Mimèsis : feintise d'un rapport à la vérité. Cf. Le Sophiste : le peintre est accusé de ne créer qu' "une sorte de rêve artificiel pour ceux qui restent éveillés." Cf. Ion, à propos du rhapsode.
l'imitation verbale : "... le poète imitatif installe une mauvaise constitution dans la propre âme de chacun d'entre nous, par sa complaisance envers ce que celle-ci a de déraisonnable et qui ne sait reconnaître, ni ce qui est plus grand ni ce qui est plus petit, mais tient les mêmes choses tantôt pour grandes, tantôt pour petites : faisant des simulacres avec des simulacres, et éloigné du vrai à une distance énorme." (Rep, X, 605).
L'artiste est un sorcier (thaumatopoia) qui pervertit l'âme humaine en usant de la magie.
Âme : enjeu d'un conflit entre l'imitateur et le sage.
Examen critique de ce deuxième argument par Schaeffer :
distinguer entre deux aspects :
- la conception épidémiologique de l'action de la mimèsis
- les conclusions que Platon tire de cette conception
permet de distinguer les modes d'action de la mimèsis (intériorisation mimétique) et du discours philosophique (abstraction des concepts généraux).
Différence de niveaux :
- mimèsis : niveau des schémas intériorisés sous forme de gestalts globales
- discours philosophiques : niveau de la formation réflexive des croyances.
fiction / rapport "référentielle" à la réalité
exemplification modélisante : la fiction met à notre disposition des schémas de situations, des scénarios d'actions, des constellations émotives et éthiques susceptibles d'être intériorisés par immersion.

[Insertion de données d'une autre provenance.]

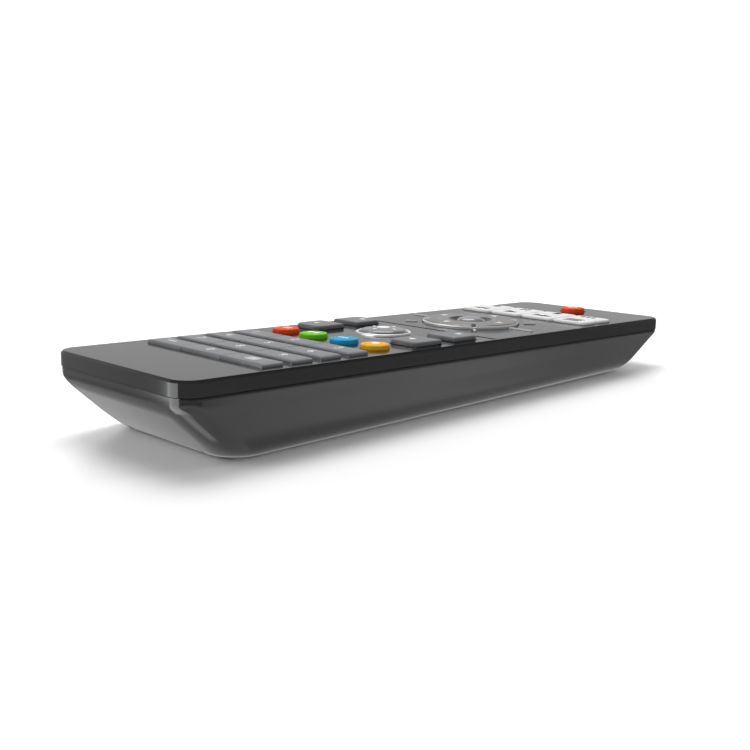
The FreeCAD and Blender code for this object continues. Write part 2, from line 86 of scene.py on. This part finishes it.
def tinted(name, colour):
    # Coloured key plastic: dull, under a thin satin coat
    return material(name, colour, 0.4, coat=0.35, coat_rough=0.2, specular=0)


LOOKS = {
    "panel": material("panel_gloss", (0.01, 0.01, 0.0105), 0.09),
    "shell": material("shell_gloss", (0.014, 0.014, 0.0145), 0.14),
    "grey": material("key_grey", (0.13, 0.135, 0.143), 0.3, specular=0.7),
    "arrow": material("key_dark_grey", (0.105, 0.109, 0.115), 0.29, specular=0.7),
    "disc": material("disc_grey", (0.125, 0.117, 0.108), 0.3, specular=0.9),
    "centre": material("centre_blue_grey", (0.2, 0.215, 0.235), 0.14, specular=0.9),
    "pad": material("pad_grey", (0.16, 0.165, 0.172), 0.17, specular=1.0),
    "ring": material("ring_bright", (0.72, 0.72, 0.73), 0.3, metal=0.35),
    "bar": material("bar_grey", (0.36, 0.36, 0.355), 0.35),
    # Near-black matte for the walls of the slab's wells and groove: painted shade, darker than the
    # panel's own gloss black
    "well": material("well_painted_shade", (0.004, 0.004, 0.004), 0.8, specular=0.1),
    "dish": material("dish_gloss", (0.1, 0.1, 0.1), 0.15, specular=1.0),
    # Near-white disc wall: a painted highlight on the disc's rim, over the disc's own grey
    "rim": material("disc_rim_painted_highlight", (0.8, 0.81, 0.83), 0.35, metal=0.2),
    "red": tinted("key_red", (0.72, 0.06, 0.008)),
    "green": tinted("key_green", (0.14, 0.5, 0.006)),
    "blue": tinted("key_blue", (0.01, 0.3, 0.54)),
    "yellow": tinted("key_yellow", (0.72, 0.37, 0.012)),
    "white": material("key_white", (0.66, 0.66, 0.66), 0.35),
    "ink_white": material("ink_white", (0.85, 0.85, 0.84), 0.4),
    "ink_dark": material("ink_dark", (0.02, 0.02, 0.022), 0.9, specular=0),
    "window": material("window_dark_red", (0.02, 0.002, 0.003), 0.05),
    "clear": material("clear_resin", (0.6, 0.65, 0.75), 0.08),
    "rubber": material("rubber_grey", (0.25, 0.25, 0.25), 0.7),
    "board": material("board_green", (0.02, 0.12, 0.04), 0.35),
    "chip": material("chip_black", (0.015, 0.015, 0.016), 0.5),
    "resin": material("resin_orange", (0.5, 0.14, 0.02), 0.3),
    "can": material("can_aluminium", (0.75, 0.75, 0.77), 0.25, metal=1.0),
    "cell": material("cell_wrap", (0.03, 0.045, 0.08), 0.25),
    "steel": material("steel_plated", (0.65, 0.65, 0.66), 0.25, metal=1.0),
}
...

analyse conceptuelle : aboutit à des savoirs abstraits dont l'application nécessite le passage par un calcul rationnel guidé par des règles explicites.
Essai par Schaeffer d'expliquer pourquoi Platon a pu mettre ainsi en valeur le mode d'action spécifique de la mimèsis :
Platon a été un acteur important dans une transformation historique majeure des modes de légitimation des croyances :
passage d'une société fondée sur l'exemplification "mythique" (réticence de Schaeffer à recourir à cette notion, appuyée sur Détienne) vers une nouvelle constellation - philosophie, mathématiques, savoirs empiriques.
Dans cette nouvelle constellation, la légitimation des croyances ne reposait plus sur la transmission d'un savoir social, mais sur un apprentissage individuel fondé sur l'abstraction conceptuelle universalisante.
Délégitimisation de transmission des savoirs sociaux : déchéance du savoir social en doxa ("Plasmata tôn proterôn" Xénophane, "forgeries des anciens").
L'autoclarification de la démarche philosophique exigeait qu'on essayât de comprendre ce qui la distinguait du fonctionnement cognitif des mythes.
Faiblesse dans l'analyse platonicienne :
- tout d'abord, il ne tient pas compte que ce passage du "mythe" à la philosophie est contemporain d'une autre transformation, à l'intérieur même de l'exemplification narrative :
dissociation de la modélisation "mythique" entre deux types de narration à statut pragmatique fort différent - dissociation dont l'épopée est le lieu de passage :
- l'historiographie
- la fiction narrative (imitation verbale ludique)
Epopée : en voie de devenir la "matrice de légitimation originaire des fictions romanesques à venir" (époque hellénistique).
Remarque sur la persistance de la fonction cognitive propre au "mythe" (transmission de savoirs sociaux - croyances intériorisées en bloc et non pas acquises par apprentissage individuel).
Globalement, le "savoir rationnel" (en particulier la philosophie) s'extrait du mythe dans un tel cadre qui voit ainsi apparaître dans le même moment l'historiographie et la notion de fiction narrative.
Ce qui apparaît alors, ce n'est pas la capacité de s'adonner à des feintises ludiques (capacité beaucoup plus ancienne), mais un nouvel art, dans une sphère culturelle spécifique (la nôtre), i-e une pratique symbolique livrée à l'appréciation esthétique publique.
Schaeffer reprend ici la distinction de Genette entre définition attentionnelle et définition intentionnelle :
- art défini attentionnellement : on accorde une fonction esthétique à une pratique dont le statut originaire était différent.
- art au sens intentionnel : nouvelle pratique littéraire spécifique, ici par ex. le roman qui ne naît en fait qu'au IIe ou Ier siècle avt.J.C.
Le fait que Platon ne tient pas compte de cette évolution explique pourquoi il ne distingue pas entre mensonge et feintise ludique.
- Deuxième limite de son analyse :
Incapacité à reconnaître la contagion mimétique comme type de connaissance, défini comme "plus fondamental" que la raison dialectique et la persuasion rationnelle par Schaeffer.
Ici, il faut noter que le problème du statut cognitif de la mimèsis se situe en deçà de la problématique de la fiction.